The first stage of Zstd does LZ77 matching, which transforms the input into "sequences", a series of instructions each of which describes some literals and one match. The literals component of the instruction says "the next L bytes of the message are these L bytes". The match component says "the next M bytes of the input are the M bytes N bytes ago".
If you want to construct a match between two strings that differ by one character, rather than saying "the next N bytes are the N bytes M bytes ago except for this one byte here which is X instead", Zstd just breaks it up into two sequences, the first part of the match, and then a single literal byte describing the changed byte, and then the rest of the match, which is described as being at offset 0. The encoding rules for Zstd define offset 0 to mean "the previously used match offset". This isn't as powerful as a Levenshtein edit, but it's a reasonable approximation.
The big advantage of this approach is that it doesn't require much additional machinery on the encoder or decoder, and thus remains very fast. Whereas implementing a whole edit description state machine would (I think) slow down decompression and especially compression enormously.

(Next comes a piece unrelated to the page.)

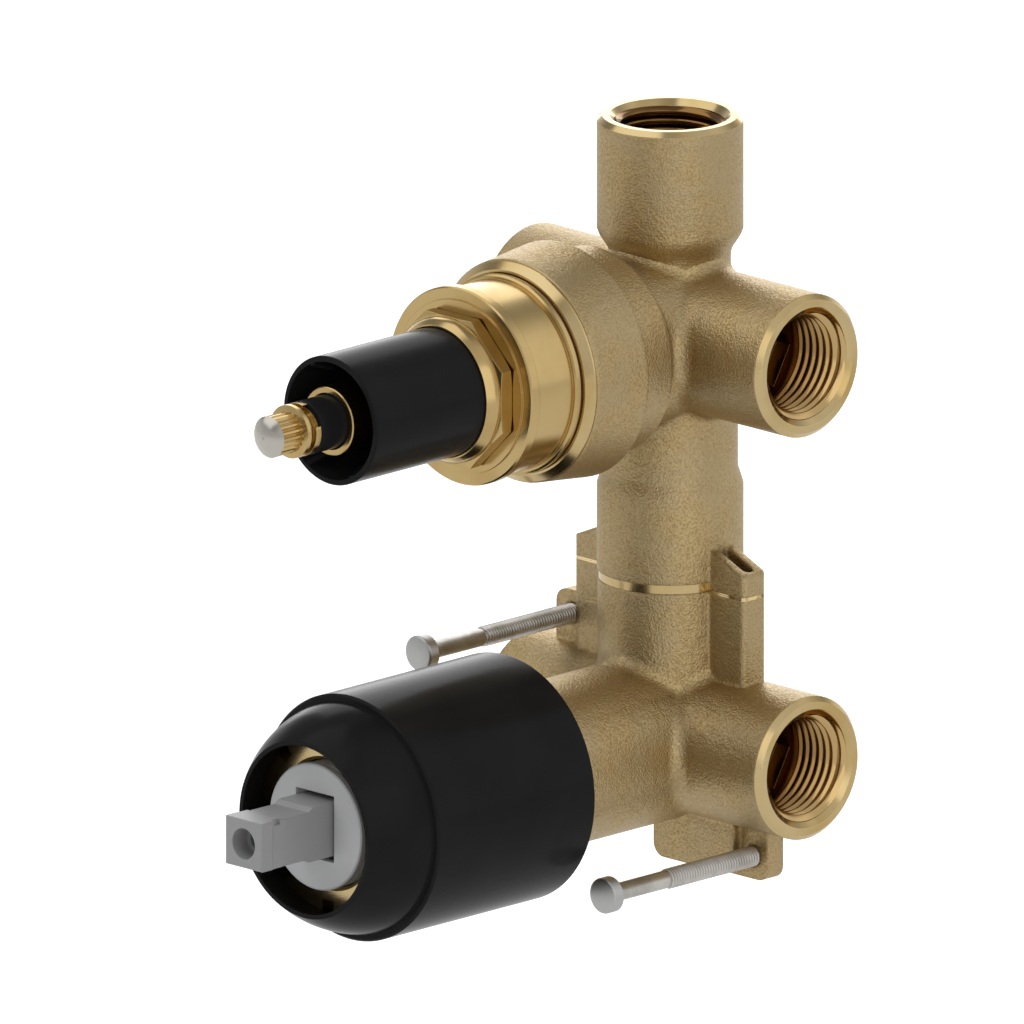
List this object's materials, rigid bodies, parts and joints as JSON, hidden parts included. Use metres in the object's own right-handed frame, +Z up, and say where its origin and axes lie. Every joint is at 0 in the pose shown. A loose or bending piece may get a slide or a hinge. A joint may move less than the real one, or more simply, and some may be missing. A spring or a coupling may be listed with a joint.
{
  "type": "concealed shower mixer with diverter",
  "caption": "Concealed brass shower valve body: lever mixing cartridge below, turning diverter above, threaded side and top ports, black fitting sleeves.",
  "frame": {"origin": "crossing of the lower mixing axis and the upright pipe axis", "axes": "-Y towards the room, out of the wall; +X towards the right ports seen from the room; +Z up, towards the diverter and the top outlet"},
  "size_m": [0.0754, 0.1304, 0.1472],
  "materials": {
    "cast_brass": "sand cast, satin",
    "turned_brass": "turned, bright",
    "black_plastic": "glossy",
    "grey_plastic": "smooth",
    "white_plastic": "smooth",
    "rubber_seal": "matte",
    "steel": "bright",
    "ceramic": "lapped ceramic"
  },
  "bodies": {
    "fixed": {"mixer_body": "cast_brass", "diverter_body": "cast_brass", "joint_o_ring": "rubber_seal", "joint_screw_left": "steel", "joint_screw_right": "steel", "trim_screw_left": "steel", "trim_screw_right": "steel", "mixer_sleeve": "black_plastic", "sleeve_o_ring": "rubber_seal", "cartridge_nut": "turned_brass", "cartridge_base": "grey_plastic", "base_seal_1": "rubber_seal", "base_seal_2": "rubber_seal", "base_seal_3": "rubber_seal", "cartridge_housing": "white_plastic", "fixed_disc": "ceramic", "headwork_collar": "turned_brass", "collar_o_ring": "rubber_seal", "gland_nut": "turned_brass", "diverter_sleeve": "black_plastic", "diverter_housing": "turned_brass", "stem_bush": "black_plastic", "diverter_fixed_disc": "ceramic", "diverter_seat_seal": "rubber_seal"},
    "rotor": {"cartridge_rotor": "white_plastic", "stem_disc": "grey_plastic", "lever_pivot_pin": "steel"},
    "lever": {"mixing_lever": "grey_plastic"},
    "carrier": {"disc_carrier": "white_plastic", "moving_disc": "ceramic"},
    "spindle": {"diverter_spindle": "turned_brass", "spindle_end_cap": "grey_plastic", "spindle_clip": "steel", "spindle_o_ring_1": "rubber_seal", "spindle_o_ring_2": "rubber_seal", "diverter_drive": "turned_brass", "diverter_moving_disc": "ceramic"}
  },
  "joints": [
    {"name": "lever_turn", "type": "hinge", "parent": "fixed", "child": "rotor", "pos_m": [0, -0.0968, 0], "axis": [0, -1, 0], "range_deg": [-50, 50]},
    {"name": "lever_tilt", "type": "hinge", "parent": "rotor", "child": "lever", "pos_m": [0, -0.093, 0], "axis": [-1, 0, 0], "range_deg": [-12.5, 12.5]},
    {"name": "disc_slide", "type": "slide", "parent": "rotor", "child": "carrier", "axis": [0, 0, -1], "range_m": [-0.003, 0.003]},
    {"name": "diverter_turn", "type": "hinge", "parent": "fixed", "child": "spindle", "pos_m": [0, -0.1, 0.08], "axis": [0, -1, 0], "range_deg": [-90, 90]}
  ],
  "couplings": [
    {"joint": "lever_tilt", "follows": "disc_slide", "rad_per_m": 72.5}
  ]
}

[0] https://datatracker.ietf.org/doc/html/rfc8878#name-repeat-of...
What lessons can we take from this?
Endogenous retroviruses [1] are interesting bits of genetics that helps link together related species. A virus will inject a bit of it's genetics into the host which can effectively permanently scar the host's DNA and all their offspring's DNA.
[1] https://en.wikipedia.org/wiki/Endogenous_retrovirus
I thought I'd raise yesterday's HN discussion on 'The unreasonable effectiveness of modern sort algorithms' https://news.ycombinator.com/item?id=45208828
That blog post isn't about DNA per se, but it is about sorting data when you know there are only 4 numbers. I guess DNA has 5 - A,T,G,C,N the unknown base - but there's a huge space of DNA-specific compression research that outperforms ZSTD.
If the linefeeds were treated as semantic characters and not allowed to break the hash size, you would get similar results without pre-filtering and post-filtering. It occurs to me that this strategy is so obvious that there must be some reason it won't work.